Think - with -Tech: Amazon EMR (Elastic MapReduce) with Node Types & Purchasing Options

Wednesday, September 3, 2025

Amazon EMR (Elastic MapReduce) with Node Types & Purchasing Options | Overview.

Amazon EMR (Elastic MapReduce) with Node Types & Purchasing Options - Overview.

Scope:

Intro to Amazon EMR Architecture Basics ,
EMR Node Types,
Purchasing Options for EMR Nodes,
Node Placement Strategies in Real Workloads,
Practical Considerations,
Final Tips,
Insights.

Intro to Amazon EMR Architecture Basics

Amazon EMR is a managed big data framework (Hadoop, Spark, Hive, Presto, etc.) that runs on top of EC2 instances.
The cluster is organized into nodes grouped by function, and each node can be tied to a different EC2 purchasing model.

EMR Node Types

Master Node

Orchestrates the cluster.
Runs the YARN ResourceManager, HDFS NameNode, Spark driver, and cluster management daemons.
HDFS (Hadoop Distributed File System), is a primary storage component of the Apache Hadoop framework.
It is an open-source, distributed file system designed to store and manage very large datasets across a cluster of low-cost, commodity hardware.
Decides what job runs where.
Usually a single node, but EMR supports multi-master (HA) mode for production.
Critical — if it fails (in single-master mode), the whole cluster is down.
Should run on On-Demand or Reserved, not Spot.

Core Node

Executes tasks and stores data in HDFS (Hadoop Distributed File System).
Runs YARN NodeManager + HDFS DataNode.
Long-lived storage role.
Typically scaled based on workload and storage requirements.
Should run On-Demand or Reserved if twtech relies on HDFS (storage consistency).
Spot can cause data loss if terminated.

Task Node (a.k.a.
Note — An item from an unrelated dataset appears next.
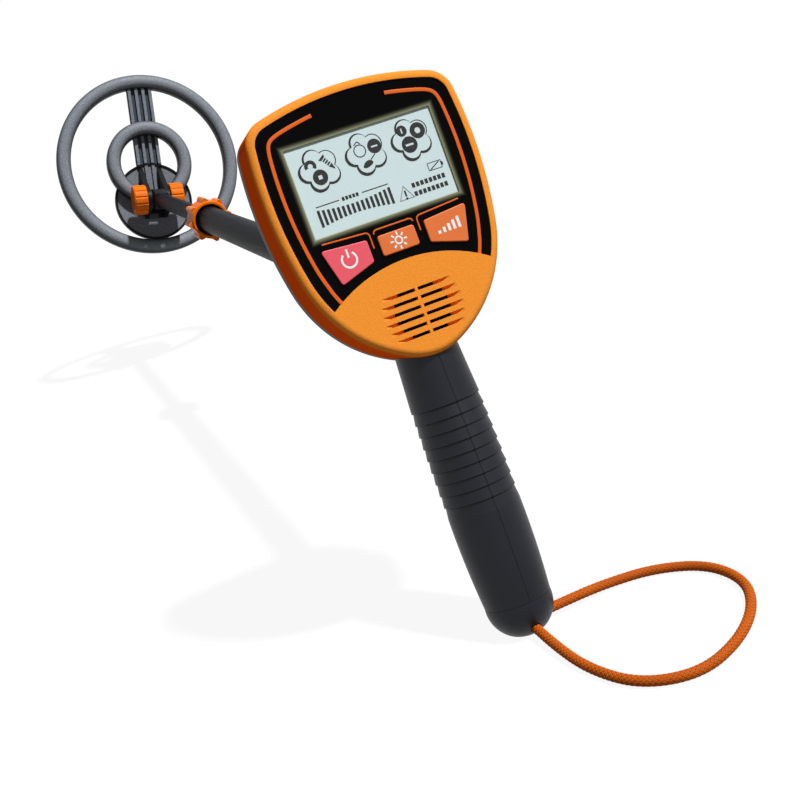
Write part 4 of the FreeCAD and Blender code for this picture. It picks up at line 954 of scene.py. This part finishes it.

Task-Only / Compute-Only)

Executes processing tasks but does not store HDFS blocks.
Purely compute; ephemeral role.
Ideal for burst scaling with Spot Instances.
Can be dynamically added/removed with EMR Auto Scaling.

Purchasing Options for EMR Nodes

On-Demand Instances

Pay per second (with a 1-minute minimum).
Best for: Master nodes (to ensure stability), Core nodes if twtech needs consistent availability.
Predictable cost, no interruption risk.

Spot Instances

Up to 70–90% cheaper than On-Demand.
Risk: AWS can reclaim the instance with 2-minute notice if capacity is needed.
Best for: Task nodes (since they’re stateless compute).
Possible but risky for Core nodes (loss of HDFS data if terminated).

Reserved Instances (RI)

Commit to 1-year or 3-year term for predictable workloads.
Provides significant discount (up to ~70%).
Applies to EC2 under EMR, not directly to EMR.
Best for: long-running clusters or known steady-state workloads.
Typically applied to Master + Core nodes.

Savings Plans

Flexible discount model vs. RI.
Commitment to spend a certain $/hour over 1–3 years.
Works across EC2 + EMR workloads, regardless of instance family or region.
Good for mixed and evolving workloads.

Node Placement Strategies in Real Workloads

Production, steady workload

Master: On-Demand or Reserved
Core: Reserved (if long-lived) or On-Demand
Task: Spot

Burst / analytics workloads

Master: On-Demand
Core: On-Demand
Task: Mostly Spot

High Availability (multi-master)

Masters: 3x On-Demand (spread across AZs)
Core: On-Demand or Reserved
Task: Spot

Practical Considerations

Auto Scaling: EMR can scale Task Nodes up/down based on metrics (YARN queue, Spark pending jobs, etc.).
Data durability: If using S3 (via EMRFS...Elastic MapReduce File System) instead of HDFS, twtech can safely run all Core nodes on Spot, because the data is externalized.
Instance fleets & EMR managed scaling: Allow mixing On-Demand + Spot across multiple instance types, reducing the chance of Spot interruptions.
Cost vs reliability tradeoff:

Mission-critical → more On-Demand/Reserved.
Cost-sensitive analytics → maximize Spot for Task nodes.

Final Tips:

Master → stable (On-Demand / Reserved)
Core → stable if HDFS (On-Demand / Reserved); Spot if using S3
Task → elastic compute (Spot)

twtech-Insights:

A real-world EMR architecture patterns and how node type + purchasing options shift depending on whether twtech is using S3 as a data lake or HDFS-heavy EMR.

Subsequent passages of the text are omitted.